On the (In)feasibility of ML Backdoor Detection as an Hypothesis Testing Problem
Georg Pichler, Marco Romanelli, Divya Prakash Manivannan, Prashanth Krishnamurthy, Farshad Khorrami, Siddharth Garg
TL;DR
This paper formalizes backdoor detection as a statistical hypothesis-testing problem, defining a rigorous mbd framework with training data size $N$, backdoor fraction $\gamma$, and auxiliary clean data $M$. It proves a no-free-lunch type impossibility for universal (adversary-unaware) detection over large alphabets, while establishing finite-alphabet achievability bounds that depend on the alphabet size, $N$, and the total-variation distance between clean and backdoored distributions. It also links backdoor detection to PAC-learnability of out-of-distribution detection, showing that if an easier detector is learnable, near-optimal performance can transfer to more complex detectors.

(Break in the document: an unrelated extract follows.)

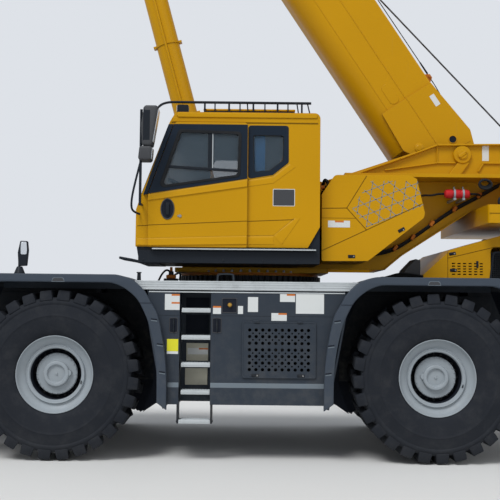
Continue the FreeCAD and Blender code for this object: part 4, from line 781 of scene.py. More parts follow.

An extension to general sbd settings is provided, and the conclusions emphasize that practical, robust backdoor defenses must be adversary-aware or rely on distributional assumptions rather than rely on universal detection. The work thus clarifies fundamental limits and guides the design of more realistic, attack-aware defense strategies with connections to established learning-theoretic principles.
Abstract
We introduce a formal statistical definition for the problem of backdoor detection in machine learning systems and use it to analyze the feasibility of such problems, providing evidence for the utility and applicability of our definition. The main contributions of this work are an impossibility result and an achievability result for backdoor detection. We show a no-free-lunch theorem, proving that universal (adversary-unaware) backdoor detection is impossible, except for very small alphabet sizes. Thus, we argue, that backdoor detection methods need to be either explicitly, or implicitly adversary-aware. However, our work does not imply that backdoor detection cannot work in specific scenarios, as evidenced by successful backdoor detection methods in the scientific literature. Furthermore, we connect our definition to the probably approximately correct (PAC) learnability of the out-of-distribution detection problem.